Açık denizlerin statüsünün serbestlik ilkesine dayanması ve açık denizlerin hiçbir devletin egemenliği altında olmaması prensiplerine rağmen, devletler açık denizlerde bazı konularda egemen yetkiler kullanırken bazı durumlarda da başka devletlerin araç ya da kişileri üzerinde yetkiler kullanabilmektedirler. Devletler açık denizlerdeki kendi uyruğunda bulunan araçlar ve kişiler üzerinde egemen yetki kullanabilirken, bazı suçlardan dolayı ve sıcak takip hakkı gereği başka devlet uyruğundaki gemiler ve kişiler üzerinde de bazı yetkiler kullanabilmektedirler.

Devletin açık denizlerde kendi uyruğundaki gemiler üzerinde münhasır yetkiye sahip olmasına “bayrak yasası” denmektedir. Bu yasa gereği, bir devletin açık denizde bulunan uyruğundaki bir gemisi o devletin açık denizdeki bir ülke parçası gibi kabul edilir. Buna göre bir gemi, bayrağını yani uyrukluğunu taşıdığı ülkenin yasalarına ve cezai ve hukuki yetkisine tabidir ve diğer devletlerin yasaları ve yetkileri dışındadır.
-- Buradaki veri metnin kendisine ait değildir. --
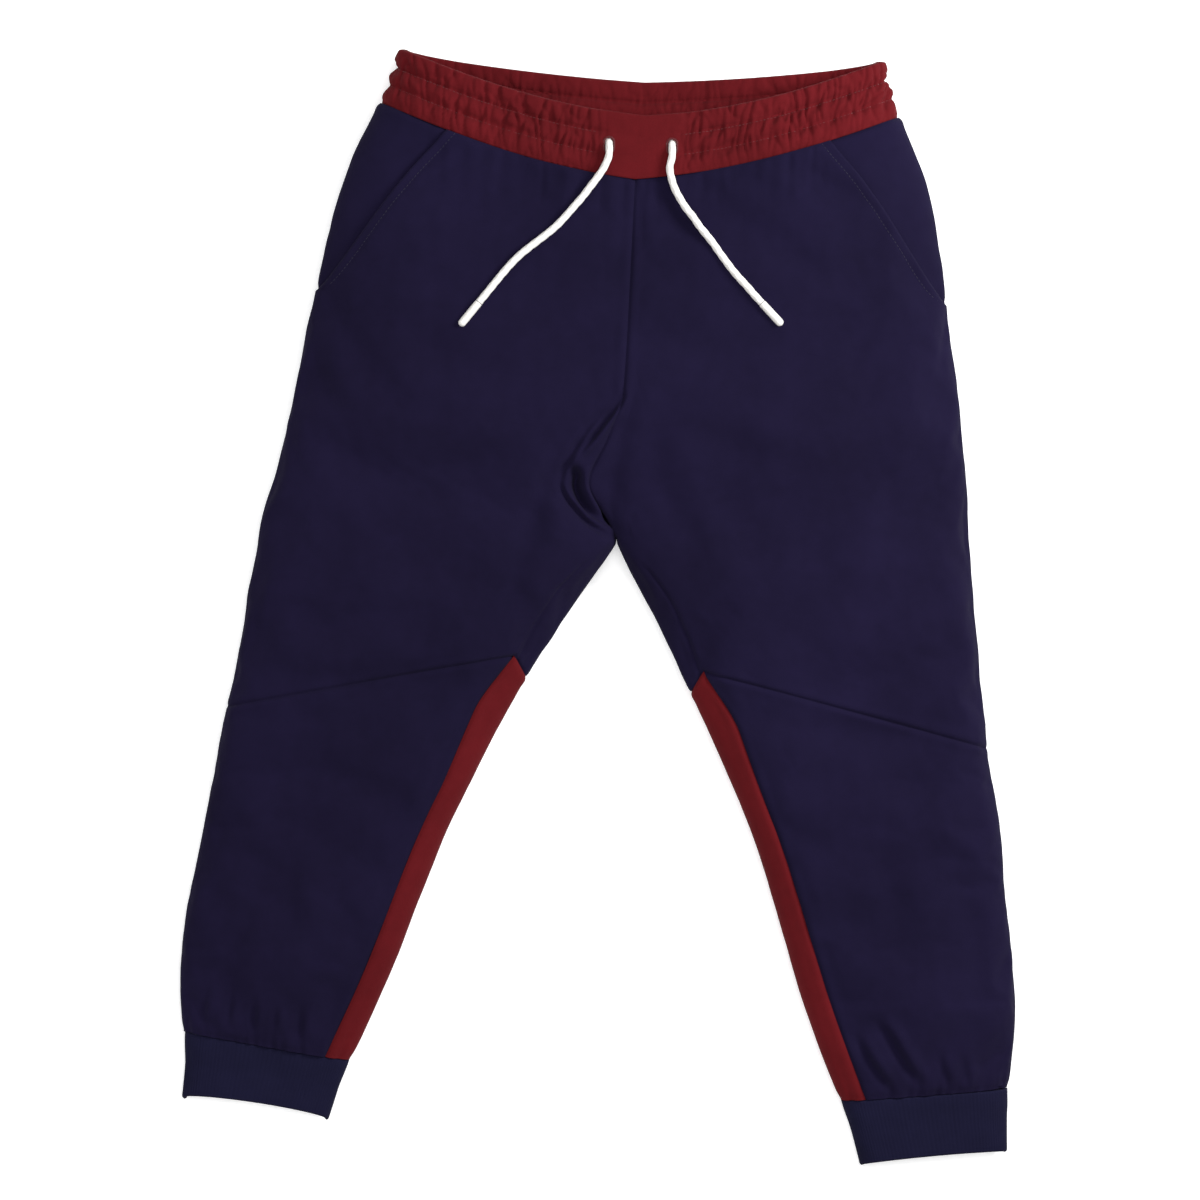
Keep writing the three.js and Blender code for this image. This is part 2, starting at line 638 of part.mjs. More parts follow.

O gemi içerisinde bulunan

kişiler de aynı şekilde o devletin ülkesinde bulunan kişiler gibi muamele görecekledir.

Bir devletin açık denizlerde, uyrukluğunda olmayan yabancı gemiler üzerinde de bazı suçlar nedeni ile müdahale etme ve yetki kullanma hakkına sahip olduğunu belirtmiştik. Buna göre, deniz haydutluğu (korsanlık), köle ticareti ve uyuşturucu kaçakçılığı gibi suçlara ilişkin şüphe oluştuğunda ve izinsiz yayın yapan gemilere ve uyruksuz gemilere bir devlet müdahale etme hakkına sahiptir.74 Bu müdahale, ziyaret hakkı (gemiye çıkma) ve ilgili evrakları inceleme haklarını kapsamaktadır. Deniz haydutluğu ve izinsiz yayın suçlarında yargı yetkisi de bunun içerisinde bulunmaktadır. Deniz haydutluğu suçu ile ilgili bütün devletler ve izinsiz yayın ile ilgili ise zarar gören devlet yargı yetkisi kullanabileceklerdir.
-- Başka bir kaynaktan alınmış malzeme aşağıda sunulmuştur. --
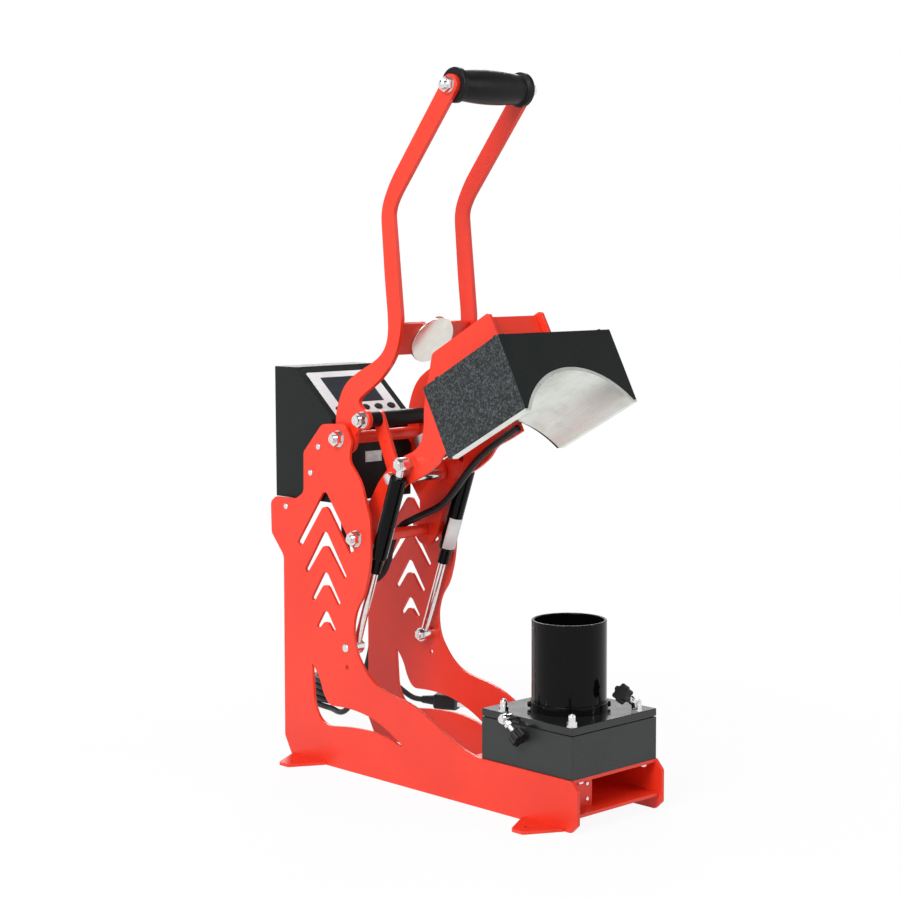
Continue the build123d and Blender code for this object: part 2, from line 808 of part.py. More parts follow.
def platen():
    """The curved heating plate: a thick arch whose feet stand a little below the cover."""
    outer = arch_cylinder(platen_radius + platen_thickness, platen_front, platen_back)
    inner = arch_cylinder(platen_radius, platen_front - 1, platen_back + 1)
    arch = outer - inner
    widest = 2 * (head_half_width - head_sheet - platen_side_gap)
    keep = Pos(0, (platen_front + platen_back) / 2, platen_foot) * Box(
        widest, platen_back - platen_front + 2, platen_radius * 2, align=BOTTOM)
    arch = arch & keep
    lip_inner = math.sqrt(platen_radius ** 2 - (platen_foot - platen_axis_z) ** 2) + 1
    lip_outer = head_half_width - platen_lip_inset
    for side in (-1, 1):
        arch += Pos(side * (lip_inner + lip_outer) / 2, (platen_front + platen_back) / 2,
                    platen_foot) * Box(lip_outer - lip_inner, platen_back - platen_front,
                                       platen_lip_height, align=BOTTOM)
    return opened(arch)


def arc_pad(inner, outer, half_angle, front, back):
    """A curved pad that follows the arch between two radii."""
    ring = arch_cylinder(outer, front, back) - arch_cylinder(inner, front - 1, back + 1)
    reach = 400.0
    edge = reach * math.tan(math.radians(half_angle))
    wedge = make_face(Polyline((0, 0), (-edge, reach), (edge, reach), (0, 0)))
    slab = Pos(0, back + 5, platen_axis_z) * extrude(
        Plane.XZ * wedge, amount=back - front + 10)
    return ring & slab


def heating_element():
    inner = platen_radius + platen_thickness
    pad = arc_pad(inner + 0.05, inner + heater_thickness, heater_half_angle,
                  platen_front + 8, platen_back - 8)
    return opened(pad)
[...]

Son olarak bir devlet sıcak takip (kesintisiz izleme hakkı) çerçevesinde açık denizlerde yabancı gemilere müdahale etme ve yargı yetkisi kullanma haklarına sahiptir. Bir yabancı gemi kıyı devletinin yetkisi altındaki bir deniz alanında o devletin yasalarını ihlal ederse, bu suçtan dolayı takibe alındığında bu gemi açık denize kaçar ise, gemiyi takibe devam edilebilir, durdurulabilir, yakalandığında kovuşturma amacı ile limana getirilebilir.75 İzleme hakkı bazı şartlara tabidir. Bunlar:

• İhlal, iç sularda, karasularında takımada sularında ya da oralarda geçerli yasaların ihlali ile ilgili olarak kıta sahanlığı, münhasır ekonomik bölge ve oralarda kurulu tesislerin güvenlik alanlarında olmalı,76

• Takibe bu sularda ve gemiye dur emri verilerek başlanmış olunmalı, • Takip, ara verilmeden yetkili devletin gemi ya da uçakları ile yapılmalı, • Takip bir başka devletin karasularına girildiğinde sona ermeli, ve • İzleme ölçülü olmalı, yani orantısız (aşırı) güç kullanılmamalıdır.

74 1982 B.M.D.H.S., Madde 110.

75 Bu hak, 1958 C.A.D.S. ve 1982 B.M.D.H.S.’nde de yer almaktadır.

76 1958 C.A.D.S., Madde 23 (1) gereği sıcak takip; sadece iç sularda, karasularında ya da takımada sularında olan ihlaller için geçerli idi. 1982 B.M.D.H.S., Madde 111 (1, 2) ile bu kapsam genişletilmiş ve Kıta Sahanlığı, Münhasır Ekonomik Bölge ve oralarda kurulu tesislerin güvenlik alanlarına kadar da genişletilmiştir.